À tout prendre, il vaut mieux sortir une jolie photo en mode programme, qu’une daube en mode manuel. Aussi, ami(e)s photographes en herbe qui débutez dans cette merveilleuse passion qu’est la photographie, je vous le dis. N’écoutez pas les vieux cons old style (suivez mon regard) qui prétendent qu’en dehors du mode manuel, de la compréhension des fondamentaux de la photographie – diaph, vitesse, sensibilité, profondeur de champ, focales, … et tant d’autres concepts tellement chiants ! – point de salut. Non. Faites confiance à votre reflex, qui est une machine évoluée, dotée de ce que les experts désignent sous le terme de ghost in the shell. Réglez votre reflex sur la sensibilité automatique (exprimée en iso), passez la molette sur le mode P, profitez d’un bel après-midi ensoleillé et sortez faire des photos. Appliquez-vous, exercez-vous à rendre ce que vous voyez dans le viseur simplement joli. Ne cherchez pas à faire des cadrages tarabiscotés, du moins au début, mais essayez de reproduire ce que vous voyez de la manière la plus élégante possible. Composez votre image, soignez la ligne d’horizontalité, en un mot faites de jolies photos, aussi jolies et agréables à votre regard qu’un bel accord le serait à votre oreille sur une guitare sèche. Il n’y a rien de plus enthousiasmant que de réaliser un beau cliché. Personne ne vous demandera le mode dans lequel vous l’avez réalisé. Le seul truc vraiment important, en photographie comme dans la pratique de n’importe quel art, c’est d’abord de se faire plaisir. Attachez-vous d’abord au plaisir du beau cliché, celui qui restera à jamais dans votre cœur. Sans le savoir, vous venez de découvrir la composition, qui est la base, la notion fondamentale de la photographie. Vous avez tout votre temps pour découvrir le reste. Comprendre le profit que vous pouvez tirer de certains réglages de votre appareil photo. Mais ça, c’est une autre histoire. C’est du solfège et ça viendra plus tard, si toutefois vous en avez envie… N’attendez pas. Faites-vous plaisir. La photographie, comme la musique, ça sert à ça.

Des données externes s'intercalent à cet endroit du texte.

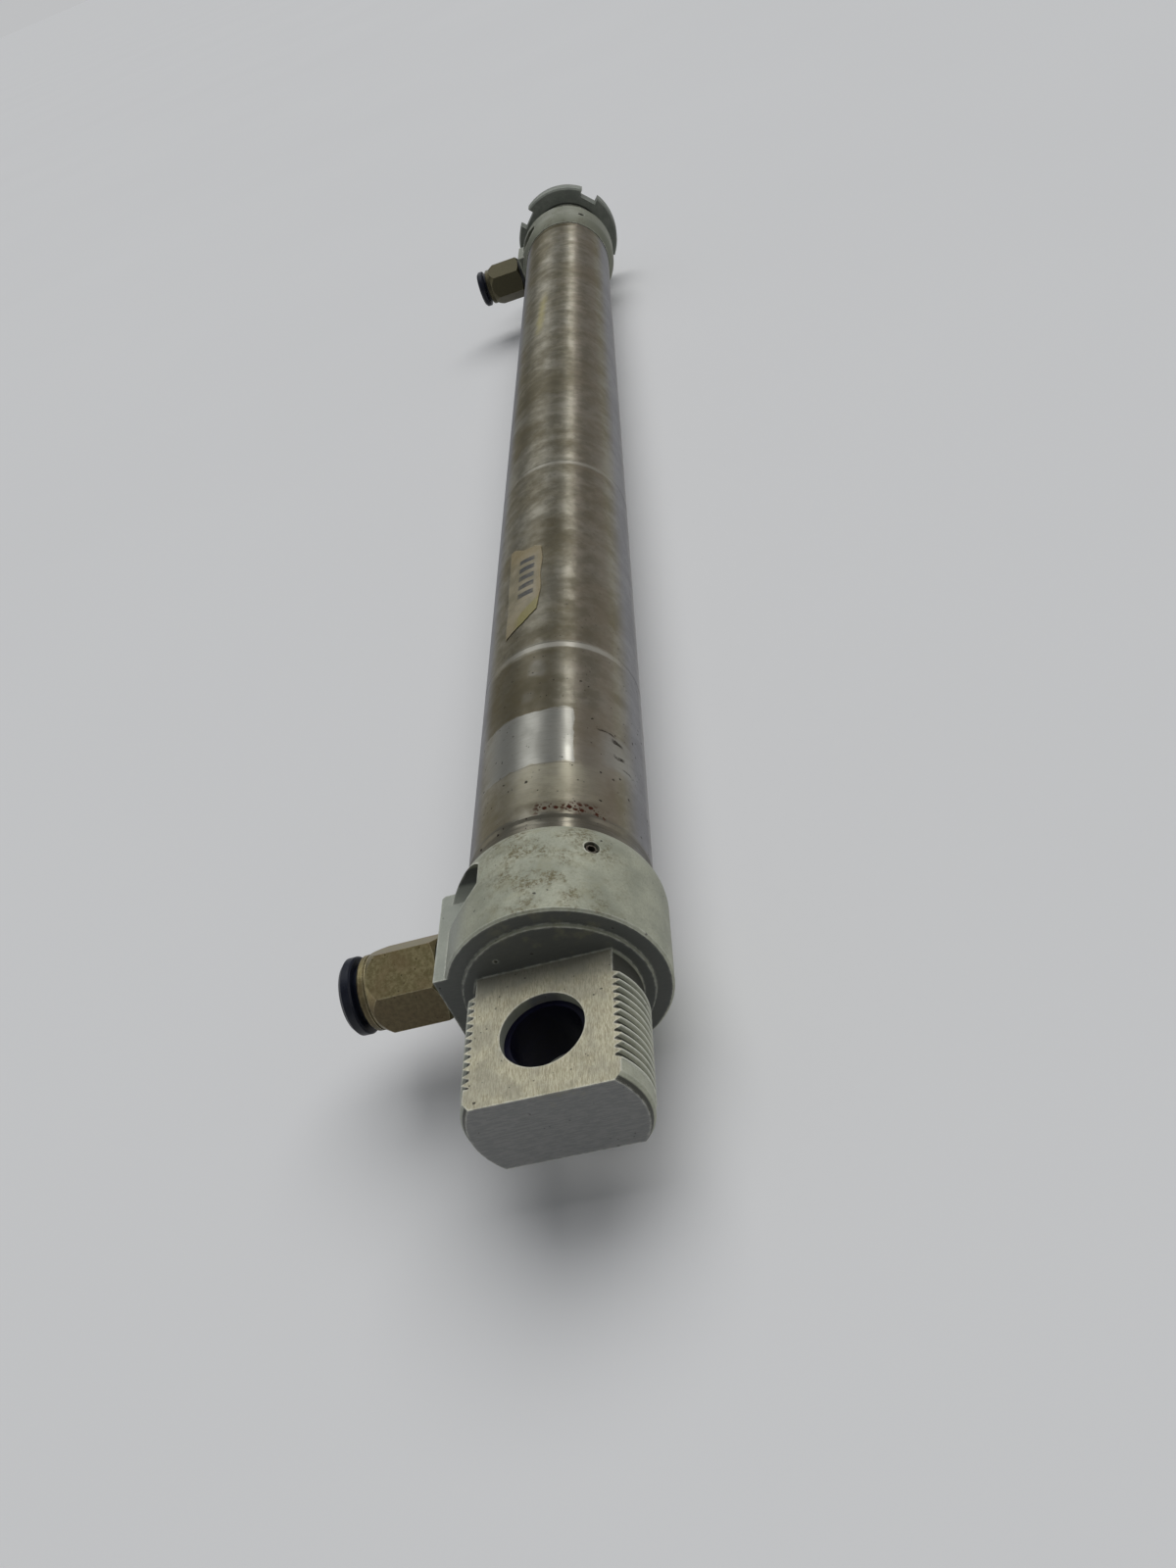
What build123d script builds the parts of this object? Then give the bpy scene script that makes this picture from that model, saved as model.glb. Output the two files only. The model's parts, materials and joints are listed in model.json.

• photo : God save the kouign par Hervé Le Gall au festival des Vieilles Charrues. Cette photo n’a pas été faite en mode programme, mais c’est pas grave. L’important, c’est la composition. Sinon les Vieilles Charrues 2015 c’est dans 44 jours.
Yves dit
Étonnant billet pour quelqu’un qui se « méfie comme de la peste du mot automatisme » et qui « ne conçoit pas de travailler en mode automatique ou semi automatique ».
DOCTEUR COULEUR dit
Bonsoir
Est ce que cela aurait pû vous venir à l’idée que le pro vous ai répondu qu’il bossait en mode P pour qu’il puisse en fait shooter sans entendre parler technique ?
Moi qui ne suis pas pro en prise de vue, lors de concert ou autre si quelqu’un me demande ce type de question je lui réponds justement que je shoot en P afin de me faire très rapidement du questionneur.
C’est une idée comme ça que je soumets mais en tous les cas c’est du vécu
bresson damien dit
Bonjour,
Photographe depuis 20 ans, j’ai été un apôtre du mode manuel également, « Si tu bosse pas en manuel t’es pas vraiment un photographe, un peu comme savoir trouver une vitesse et un diaph à l’œil nu.
Aujourd’hui, je prend plaisir avec les TV et AV, par contre le programme, est trop souvent un facteur
de problème en reportage. mais ça peux toujours servir, c’est pour cela que je l’appel le mode « Panique ».